## WHAT THIS TASK INVOLVES
Repeat each line exactly, leaving nothing out.

## DATASET EXCERPT

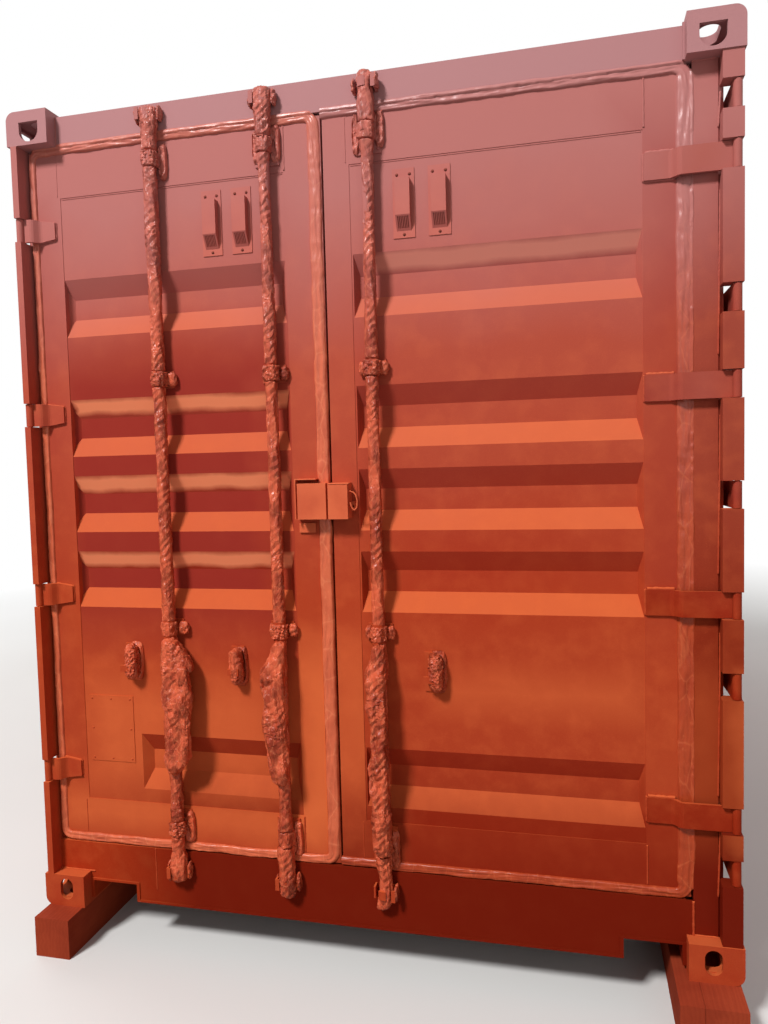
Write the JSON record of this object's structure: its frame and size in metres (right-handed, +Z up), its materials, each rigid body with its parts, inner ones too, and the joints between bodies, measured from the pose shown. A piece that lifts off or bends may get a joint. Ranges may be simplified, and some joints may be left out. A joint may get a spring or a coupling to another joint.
{
  "type": "shipping container",
  "caption": "High-cube steel freight container with hinged end doors, lock rods and folding side doors, set on timber blocks.",
  "frame": {"origin": "ground level, under the middle of the container", "axes": "+Z up, +Y along the container from the end doors to the rear wall, +X to the side with the folding doors"},
  "size_m": [2.438, 6.298, 3.041],
  "materials": {
    "container_paint": "fresh oxide red sprayed paint, satin",
    "rod_paint": "oxide red paint over masking film",
    "underside_paint": "oxide red primer, matt",
    "taped_gasket": "gasket masked with tape and sprayed over",
    "masked_plate": "riveted plate sprayed over",
    "painted_timber": "timber oversprayed with oxide red",
    "floor_board": "plywood floor board"
  },
  "bodies": {
    "container": {"top_corner_castings": "container_paint", "bottom_corner_castings": "container_paint", "front_left_post": "container_paint", "front_right_post": "container_paint", "rear_left_post": "container_paint", "rear_right_post": "container_paint", "door_header": "container_paint", "door_sill": "container_paint", "rear_end_rails": "container_paint", "top_side_rails": "container_paint", "bottom_side_rails": "container_paint", "left_wall": "container_paint", "rear_wall": "container_paint", "roof": "container_paint", "floor_board": "floor_board", "cross_members": "underside_paint", "fork_pockets": "underside_paint", "hinge_pins": "container_paint", "cam_keepers": "container_paint", "side_door_stiles": "container_paint", "side_door_rails": "container_paint", "side_door_panels": "container_paint", "side_door_gaskets": "taped_gasket", "side_door_hinges": "container_paint", "side_door_rods": "container_paint", "side_door_handles": "container_paint", "side_door_brackets": "container_paint", "support_blocks": "painted_timber"},
    "left_door": {"left_door_stiles": "container_paint", "left_door_rails": "container_paint", "left_door_panel": "container_paint", "left_door_gasket": "taped_gasket", "left_door_hinges": "container_paint", "left_door_brackets": "container_paint", "left_door_vents": "container_paint", "data_plate": "masked_plate", "lock_box_socket": "container_paint"},
    "right_door": {"right_door_stiles": "container_paint", "right_door_rails": "container_paint", "right_door_panel": "container_paint", "right_door_gasket": "taped_gasket", "right_door_hinges": "container_paint", "right_door_brackets": "container_paint", "right_door_vents": "container_paint", "lock_box": "container_paint"},
    "rod_1": {"lock_rod_1": "rod_paint"},
    "rod_2": {"lock_rod_2": "rod_paint"},
    "rod_3": {"lock_rod_3": "rod_paint"},
    "lever_1": {"handle_1": "rod_paint"},
    "lever_2": {"handle_2": "rod_paint"},
    "lever_3": {"handle_3": "rod_paint"}
  },
  "joints": [
    {"name": "left_door_hinge", "type": "hinge", "parent": "container", "child": "left_door", "pos_m": [-1.198, -3.008, 1.5], "axis": [0, 0, -1], "range_deg": [0, 265]},
    {"name": "right_door_hinge", "type": "hinge", "parent": "container", "child": "right_door", "pos_m": [1.198, -3.008, 1.5], "axis": [0, 0, 1], "range_deg": [0, 265]},
    {"name": "rod_1_turn", "type": "hinge", "parent": "left_door", "child": "rod_1", "pos_m": [-0.677, -3.001, 1.5], "axis": [0, 0, -1], "range_deg": [0, 90]},
    {"name": "lever_1_lift", "type": "hinge", "parent": "rod_1", "child": "lever_1", "pos_m": [-0.677, -3.033, 1.07], "axis": [-1, 0, 0], "range_deg": [0, 90]},
    {"name": "rod_2_turn", "type": "hinge", "parent": "left_door", "child": "rod_2", "pos_m": [-0.26, -3.001, 1.5], "axis": [0, 0, -1], "range_deg": [0, 90]},
    {"name": "lever_2_lift", "type": "hinge", "parent": "rod_2", "child": "lever_2", "pos_m": [-0.26, -3.033, 1.07], "axis": [-1, 0, 0], "range_deg": [0, 90]},
    {"name": "rod_3_turn", "type": "hinge", "parent": "right_door", "child": "rod_3", "pos_m": [0.09, -3.001, 1.5], "axis": [0, 0, 1], "range_deg": [0, 90]},
    {"name": "lever_3_lift", "type": "hinge", "parent": "rod_3", "child": "lever_3", "pos_m": [0.09, -3.033, 1.07], "axis": [-1, 0, 0], "range_deg": [0, 90]}
  ]
}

## REPLY TO THE TASK
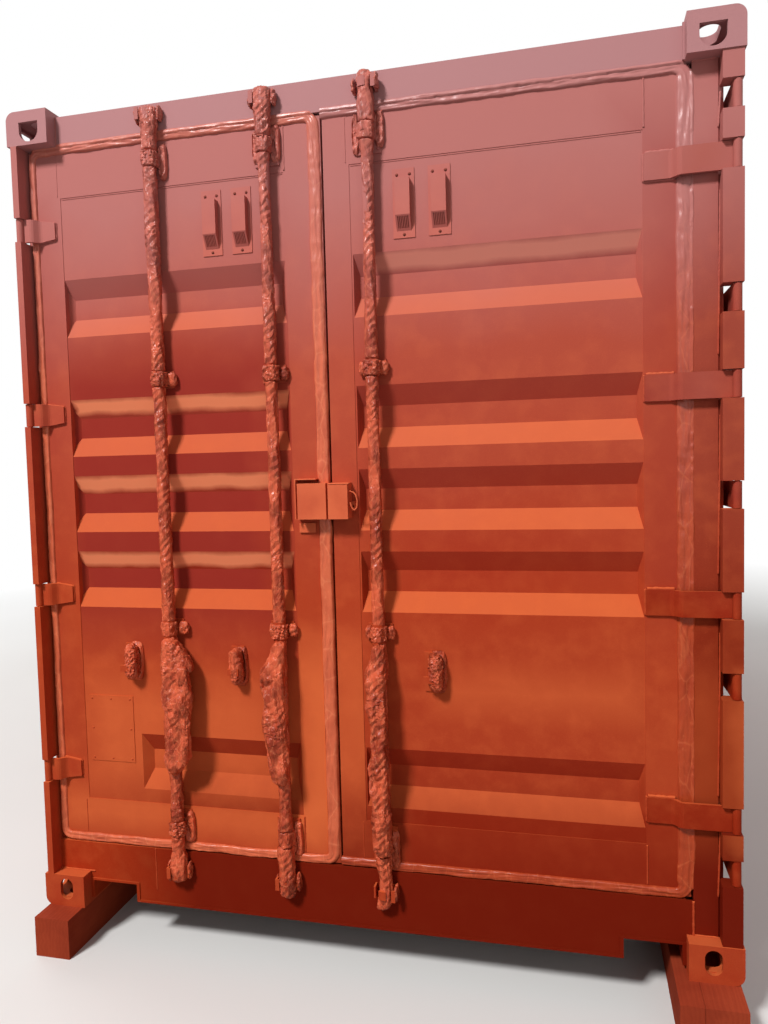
Write the JSON record of this object's structure: its frame and size in metres (right-handed, +Z up), its materials, each rigid body with its parts, inner ones too, and the joints between bodies, measured from the pose shown. A piece that lifts off or bends may get a joint. Ranges may be simplified, and some joints may be left out. A joint may get a spring or a coupling to another joint.
{
  "type": "shipping container",
  "caption": "High-cube steel freight container with hinged end doors, lock rods and folding side doors, set on timber blocks.",
  "frame": {"origin": "ground level, under the middle of the container", "axes": "+Z up, +Y along the container from the end doors to the rear wall, +X to the side with the folding doors"},
  "size_m": [2.438, 6.298, 3.041],
  "materials": {
    "container_paint": "fresh oxide red sprayed paint, satin",
    "rod_paint": "oxide red paint over masking film",
    "underside_paint": "oxide red primer, matt",
    "taped_gasket": "gasket masked with tape and sprayed over",
    "masked_plate": "riveted plate sprayed over",
    "painted_timber": "timber oversprayed with oxide red",
    "floor_board": "plywood floor board"
  },
  "bodies": {
    "container": {"top_corner_castings": "container_paint", "bottom_corner_castings": "container_paint", "front_left_post": "container_paint", "front_right_post": "container_paint", "rear_left_post": "container_paint", "rear_right_post": "container_paint", "door_header": "container_paint", "door_sill": "container_paint", "rear_end_rails": "container_paint", "top_side_rails": "container_paint", "bottom_side_rails": "container_paint", "left_wall": "container_paint", "rear_wall": "container_paint", "roof": "container_paint", "floor_board": "floor_board", "cross_members": "underside_paint", "fork_pockets": "underside_paint", "hinge_pins": "container_paint", "cam_keepers": "container_paint", "side_door_stiles": "container_paint", "side_door_rails": "container_paint", "side_door_panels": "container_paint", "side_door_gaskets": "taped_gasket", "side_door_hinges": "container_paint", "side_door_rods": "container_paint", "side_door_handles": "container_paint", "side_door_brackets": "container_paint", "support_blocks": "painted_timber"},
    "left_door": {"left_door_stiles": "container_paint", "left_door_rails": "container_paint", "left_door_panel": "container_paint", "left_door_gasket": "taped_gasket", "left_door_hinges": "container_paint", "left_door_brackets": "container_paint", "left_door_vents": "container_paint", "data_plate": "masked_plate", "lock_box_socket": "container_paint"},
    "right_door": {"right_door_stiles": "container_paint", "right_door_rails": "container_paint", "right_door_panel": "container_paint", "right_door_gasket": "taped_gasket", "right_door_hinges": "container_paint", "right_door_brackets": "container_paint", "right_door_vents": "container_paint", "lock_box": "container_paint"},
    "rod_1": {"lock_rod_1": "rod_paint"},
    "rod_2": {"lock_rod_2": "rod_paint"},
    "rod_3": {"lock_rod_3": "rod_paint"},
    "lever_1": {"handle_1": "rod_paint"},
    "lever_2": {"handle_2": "rod_paint"},
    "lever_3": {"handle_3": "rod_paint"}
  },
  "joints": [
    {"name": "left_door_hinge", "type": "hinge", "parent": "container", "child": "left_door", "pos_m": [-1.198, -3.008, 1.5], "axis": [0, 0, -1], "range_deg": [0, 265]},
    {"name": "right_door_hinge", "type": "hinge", "parent": "container", "child": "right_door", "pos_m": [1.198, -3.008, 1.5], "axis": [0, 0, 1], "range_deg": [0, 265]},
    {"name": "rod_1_turn", "type": "hinge", "parent": "left_door", "child": "rod_1", "pos_m": [-0.677, -3.001, 1.5], "axis": [0, 0, -1], "range_deg": [0, 90]},
    {"name": "lever_1_lift", "type": "hinge", "parent": "rod_1", "child": "lever_1", "pos_m": [-0.677, -3.033, 1.07], "axis": [-1, 0, 0], "range_deg": [0, 90]},
    {"name": "rod_2_turn", "type": "hinge", "parent": "left_door", "child": "rod_2", "pos_m": [-0.26, -3.001, 1.5], "axis": [0, 0, -1], "range_deg": [0, 90]},
    {"name": "lever_2_lift", "type": "hinge", "parent": "rod_2", "child": "lever_2", "pos_m": [-0.26, -3.033, 1.07], "axis": [-1, 0, 0], "range_deg": [0, 90]},
    {"name": "rod_3_turn", "type": "hinge", "parent": "right_door", "child": "rod_3", "pos_m": [0.09, -3.001, 1.5], "axis": [0, 0, 1], "range_deg": [0, 90]},
    {"name": "lever_3_lift", "type": "hinge", "parent": "rod_3", "child": "lever_3", "pos_m": [0.09, -3.033, 1.07], "axis": [-1, 0, 0], "range_deg": [0, 90]}
  ]
}